Another feature of social media that makes mistakes more likely is the speed of it and the fact that it’s so easy to just type out a quick message and send it without really thinking about it. Getting the tone right in written communication is so much harder than on the phone or face to face as you don’t have benefit of tone of voice or body language to add nuance to your meaning. In particular, it can be very difficult to get humour right on social media, especially when you don’t know the person that you’re writing to. One person’s ironic aside is another person’s offensive comment. Staff who are posting on social media need to be empathetic and able to understand how their message might be perceived by the citizens who read it.
So, given everything I’ve just said, how can you set a consistent tone for your communications and minimise the chances of problems? Here are a few suggestions based on our experience.

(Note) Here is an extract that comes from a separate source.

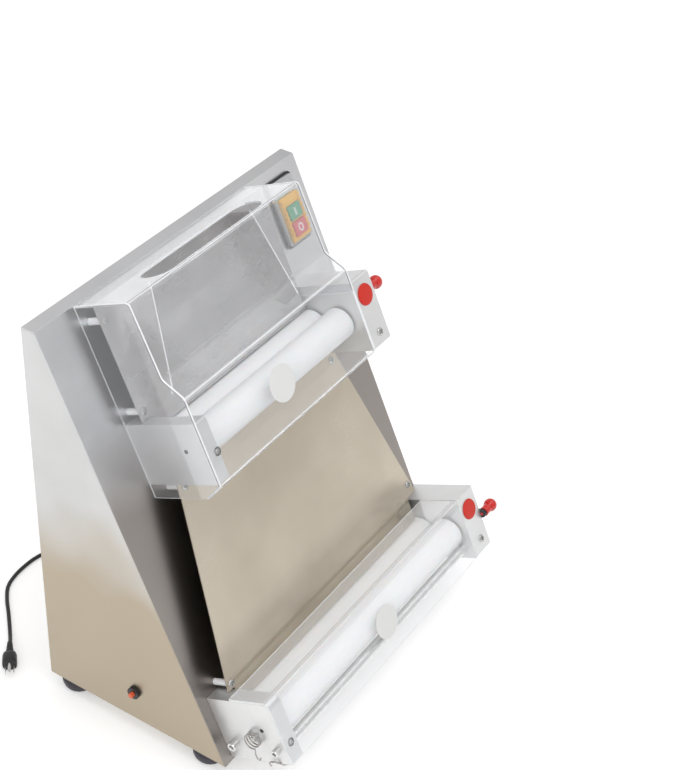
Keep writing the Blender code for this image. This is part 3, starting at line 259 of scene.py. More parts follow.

Ensure that staff are properly trained and understand how social media works
This one is really critical. As I’ve said, you can’t assume that everyone knows how to use social media or is comfortable and confident using it. Even though people use social media in their personal lives, that doesn’t mean that they’re necessarily going to be skilled professional social media operators. People need training, both to understand how social media works in general terms and also to make sure they’re aware of the problems that can arise from inappropriate posts so that they think before they post. Apart from anything else, organisations have a duty of care to their staff to make sure that they don’t inadvertently expose themselves to any personal risk from unfortunate social media posts.
Consider setting up monitoring and pre-approval of posts
One way to reduce the risk of inappropriate social media posts going out from the organisation is to use a social media management tool such as CrowdControlHQ. CCHQ enables you to control your social media posts in a number of different ways. For example, you can set up a system of flags based on libraries of words and phrases that aren’t ever acceptable so that posts using those terms get held back. You can also require certain staff members to have their posts pre-approved by someone else in the team before they go live. Quite a few of the organisations that we work with use systems like this, where lots of staff members are able to write posts but with a few more senior, experienced members of the team casting an eye over them before they go out.
Try and keep the tone of your channel personal
Social media is fundamentally a personal medium so it is fine to have a more informal tone on social media than you would in a formal letter, for example. Being careful to avoid inappropriate posting doesn’t mean that everything needs to be stiff and formal in tone – it’s about striking a balance. Here again it’s training that really makes the difference. It can also be useful to have a clear set of written social media guidelines that help people understand what your ‘corporate’ tone is, what’s appropriate and what isn’t. Think about whether you want all your posts to come from a nameless corporate account or whether you are happy for individual staff members to identify themselves, even if only by first name. A lot of customer service channels in the commercial world use this approach, with different staff members signing on and off by name as they take over manning the social media feed. However, plenty of organisations prefer not to use this approach – you might decide you want to keep things fairly anonymous and that’s fine too. Just make sure that you have a clear policy on this and all your staff that use social media know what it is.
Collect examples of best practice from other organisations to show staff
One thing that’s really struck me as I work with our clients is the huge variety of different ways that public sector organisations use social media. Follow the social media feeds of other organisations like yours – follow them on Twitter, like their Facebook page, subscribe to their YouTube channel – and you’ll get all kinds of new ideas for innovative ways you could be using social media in your own organisation. Encourage your staff to share examples of things that they like (and indeed perhaps also things they think are not so good). By doing this you can start to build up a shared organisational understanding of what’s appropriate and what isn’t.
Have clear guidelines regarding how to reply to customers’ complaints
Dealing with complaints can be a tricky business in any medium but particularly so on social media when you often find that complaints are being aired in a public forum. It can be tempting to ignore negative comments posted onto your Facebook page or tweeted at you but it’s important to make sure that you reply to all comments, positive or negative, not only the positive ones. That said, there’s no requirement to engage in a full dialogue with someone in a public forum. It’s perfectly acceptable to tweet back asking someone to follow you so that you can direct message them and take the discussion into a more private space. Don’t be tempted to delete negative posts on your Facebook page unless they’re abusive or contain offensive language. Make sure you have a clear policy in place for how to deal with offensive and abusive comments. Staff shouldn’t be required to put up with these as part of their job – they need to know what kinds of posts need to be escalated and to whom they should talk if they feel uncomfortable about any message they receive.